Hey, i've recently started a new Witch Hunters army and have a fair bit of rocks/gravel on their bases, but due to having to undercoat them before painting, they will lose their natural colour. 

Anyone got any painting tips on how to make the rocks look real with some paints?

Thanks, Existance.


----------



## squeek (Jun 8, 2008)

Well I am not the best painter, but I find it easiest to basecoat them in black then drybrush a series of greys getting progressively lighter in shade and paint on the brush.

So you end up with black in the nooks and crannies with the edges of the rocks being lighter than the rest.


----------



## warsmith-893 (Sep 7, 2008)

theres the gw way of painting them scorched brown and highlighting with khemri brown or graveyard earth.

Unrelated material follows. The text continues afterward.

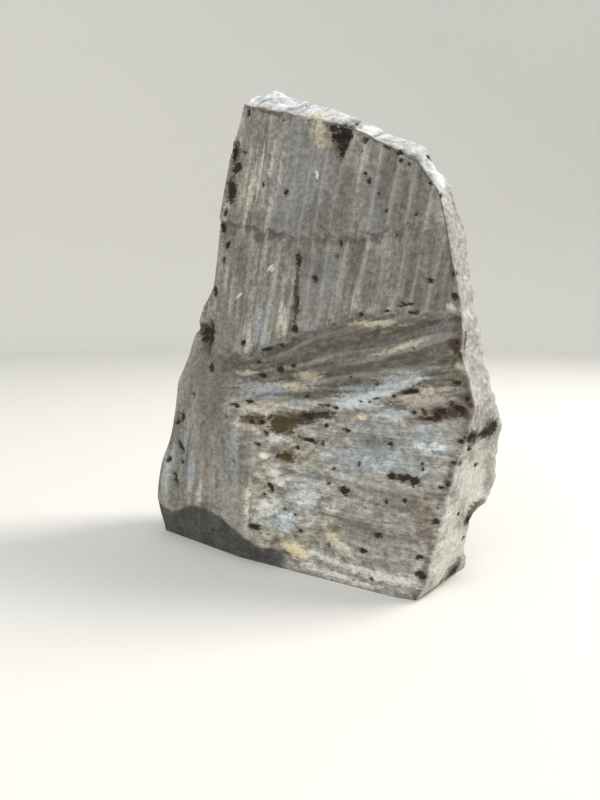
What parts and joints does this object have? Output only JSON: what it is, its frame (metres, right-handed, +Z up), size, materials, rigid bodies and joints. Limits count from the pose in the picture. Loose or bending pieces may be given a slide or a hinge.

i personally like to base them khemri brown and build up by adding dheneb stone to the mix.

hope this helpsk:

iorn within, iron without.


----------



## Existance (Nov 3, 2008)

thanks, i'm hoping for a greyish colour, like they where before (the gw basing kit slate btw).


----------



## warsmith-893 (Sep 7, 2008)

in that case start adaptus battlegrey and work up to codex grey, possiblly fortress grey? i'm not sure but i think thats what i did for my chaos bikes.

hope this helpsk:

iron within, iron without.


----------



## LVix (Oct 18, 2008)

They can end up looking a bit too grey, if that happens (which indeed it may not) try a brown wash, which should just tint them enough to take the starkness out of the colour.

Have fun painting. :grin:


----------



## Existance (Nov 3, 2008)

Thanks for all the useful tips, ill give it a go :good:


----------



## jordan_darko (Mar 26, 2008)

I would say straight codex grey and fortress grey highlights and then a wash of badab black, simple but gets a great result. JD


----------



## Farseer Beltiac (Jul 11, 2008)

you can put a very thin coat of drybrush white on the rocks to give them depth and a rocky look to them....thats waht I did for mine. I'd paint them a basecoat of black, followed by a drybrushing of dark grey up to a light grey followed by drybrushing on white.


----------



## Red Corsairs (Jun 8, 2008)

If you are planning on making them look a simialure colour to the ones in the Citadel Basing Kit then you might not want to go as high as Fortress Grey.


----------



## Death 0F Angels (Feb 27, 2008)

I would go with grey a light grey overbrush(not too heavy, just more than drybrush) and a white drybrush. If it comes out too stale try a coat of matt varnish over it.


----------



## imm0rtal reaper (Jul 15, 2008)

The way i paint my rubble bases is to start by basecoating them adeptus battlegrey and then doing a drybrush of the lighter foundation grey (It's name escapes me) then i do a second drybrush of bleached bone in small amounts (This gives it a slightly dusty look) I then flock small areas of static grass to give some life to the base. I then paint the rim with bestial brown. Hope this helps a little.


----------



## Existance (Nov 3, 2008)

Some good ideas there, im sure one of them will work well, thanks guys.


----------